Le Généraliste. Le rapport Daudigny-Deroche* recommande une augmentation annuelle du prix du tabac de 10 % pendant cinq ans. Qu’en pensez-vous ?
Pr Bertrand Dautzenberg. Toute augmentation du prix du tabac, à partir du moment où elle est significative, fait diminuer la consommation. On a eu l’expérience d’une petite augmentation du prix de 5,5 % qui a été, à six reprises, totalement inefficace. En revanche, toute augmentation de 10 % est efficace et fait diminuer de 4 % environ les ventes de tabac et la consommation. Et pourtant, bien que sachant cela, le secrétaire d’État au Budget, Christian Eckert a décidé délibérément, a priori sur ordre de l’Élysée, de supprimer, à l’automne dernier, l’augmentation systématique des taxes qui étaient indexées sur le prix moyen de vente du tabac de l’année précédente. Depuis, on a observé qu’au cours des quatre premiers mois de l’année, la diminution de consommation de tabac constatée les mois précédents a disparu. Soit un cadeau de 100 millions d’euros, pris dans la poche des Français, aux multinationales du tabac. Il s’agit donc d’un scandale absolu.
Quelle était la logique de cette décision ?
Pr B.D. Je ne vois d’autre explication que celle des promesses émanant des lobbies du tabac.
Comment faire pour que l’augmentation de 10 % par an des prix du tabac soit effectivement mise en œuvre ?
Pr B.D. Cette politique est nécessaire et doit être conduite par le ministère de la Santé qui doit être autonome sur ce dossier et non par le ministère du Budget. On assiste, en effet, à une bataille entre le premier qui voudrait conduire une bonne politique et le second qui considère le tabac comme un produit de perception de taxes, alors que c’est une denrée qui constitue un véritable problème de santé publique. Non seulement, le tabac tue 78 000 Français par an mais en plus il ruine le pays : s’il rapporte 15 milliards de taxes, son coût annuel est de 45 milliards.

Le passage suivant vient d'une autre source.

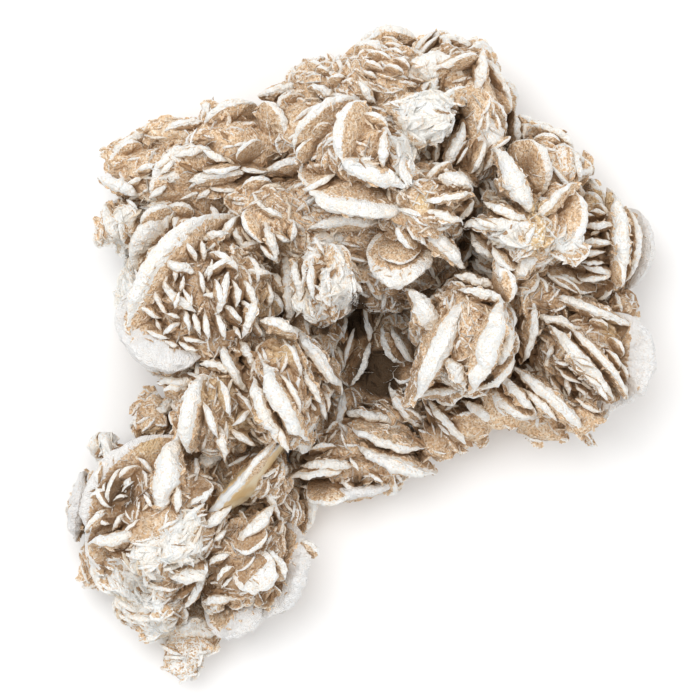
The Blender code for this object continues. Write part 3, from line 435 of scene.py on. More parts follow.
FIN_SWAY = 0.15
TIP_CHALK = -1.2  # below 0 is bare sand

# Surface relief.
CORE_VOXEL = 1.2
CORE_INSET = (1.0, 1.0, 2.6)  # of the tangle between the blades, inside the surface of the solid
LEAST_HALF_WIDTH = 2.0  # of a rosette of the tangle
SMOOTHING = 3
CRISP_ANGLE = math.radians(28)
CORE_RELIEF = ((6.0, 0.8), (2.8, 0.7), (1.6, 0.5))  # size and height of its bumps
BLADE_RELIEF = ((2.4, 0.24), (1.1, 0.26), (0.6, 0.18))  # the same on blades
RELIEF_CAP = 0.7  # most of it, over the rim's thickness
CORE_CHALK = (0.05, 0.3, 0.2, 3.0)  # least, more where noise is high, its shift and size
CORE_TONE_SIZE = 5.0
LUMP_HEIGHT = 0.35  # half height of a knob, over the sum of its half widths
LUMP_ROUGHNESS = 0.6  # how much higher the bumps of a knob are
LUMP_EDGE = (1.35, 0.35)  # where a knob's chalk ends and over what width it fades, in radii
# Seeds of the noises.
CORE_SEED = 50
CHALK_SEED = 71
TONE_SEED = 72
PATCH_SEED = 81
BLADE_SEED = 100
SEED_STEP = 20  # from one piece of blades to the next
RELIEF_SEED = 11  # added for the relief

# How much of the sky a place sees.
SKY_REACH = 20.0
SKY_LIFT = 0.6
SKY_TURNS = 5
SKY_RAY = (0.75, 0.66)  # across and along the normal, for a slanting ray
SKY_POWER = 0.7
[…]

Quid de la contrebande qui serait induite par les hausses du prix du tabac ?
Pr B.D. Les industries du tabac (Phillip Morris, Japan Tobacco, British American Tobacco) payent chaque année depuis dix ans à la France et à l’Europe des dizaines de millions d’euros pour éviter les procès pour organisation de la contrebande de tabac et blanchiment de l’argent. Cette situation concerne toute l’Europe. Par exemple, en vendant leurs paquets de contrebande en Europe de l’Est moins cher que le prix normal, ils attirent des jeunes et des nouveaux clients désargentés. Puis, quand ces nouveaux consommateurs sont bien accrochés à une marque, ces sociétés se mettent à lutter contre la contrebande.
Quel est le rôle des professionnels de santé dans la lutte anti-tabac ?
Pr B.D. Les professionnels de santé doivent accompagner tout patient fumeur vers l’arrêt, mais ils ne sont pas aidés par les dernières recos de la HAS. Celles-ci préconisent d’abord le conseil au malade, la motivation. En cas d’échec, les substituts nicotiniques et, en dernier recours, le Champix®. Les médicaments les plus efficaces sont donc préconisés en dernier. Ces recos sont donc des conseils de mauvaise pratique qui désorientent les médecins. L’association de substituts nicotiniques oraux et en patchs triple le taux de succès. Tout comme le Champix® qui donne des effets secondaires rares, et qui reste banni du remboursement. Les évaluations ne prennent plus en compte le rapport risque/efficacité pour le patient mais le risque pour les agences sanitaires et le gouvernement.
Que doit faire le médecin face à un patient fumeur ?
Pr B.D. Le médecin doit expliquer au patient que s’il fume, c’est parce que, dans la partie basse de leur cerveau, des récepteurs nicotiniques crient famine de nicotine. Ensuite, il faut saturer le malade de nicotine par des patches ou par cigarette électronique. L’apport de nicotine doit être permanent pendant la journée. Dès que cet apport est permanent, et non plus par pics, comme avec la cigarette, le nombre de récepteurs cérébraux à la nicotine diminue de 1 % par jour. Chez les malades qui se mettent à la cigarette électronique, on constate qu’au début, ils achètent de grosses concentrations de nicotine, puis de moins en moins. Quant aux patches, ils sont arrêtés au bout de 3 à 6 mois. La toxicité d’un an de cigarette électronique dans ces conditions est celle d’un jour de vraie cigarette.
**« Fiscalité et santé publique, état des lieux des taxes comportementales ».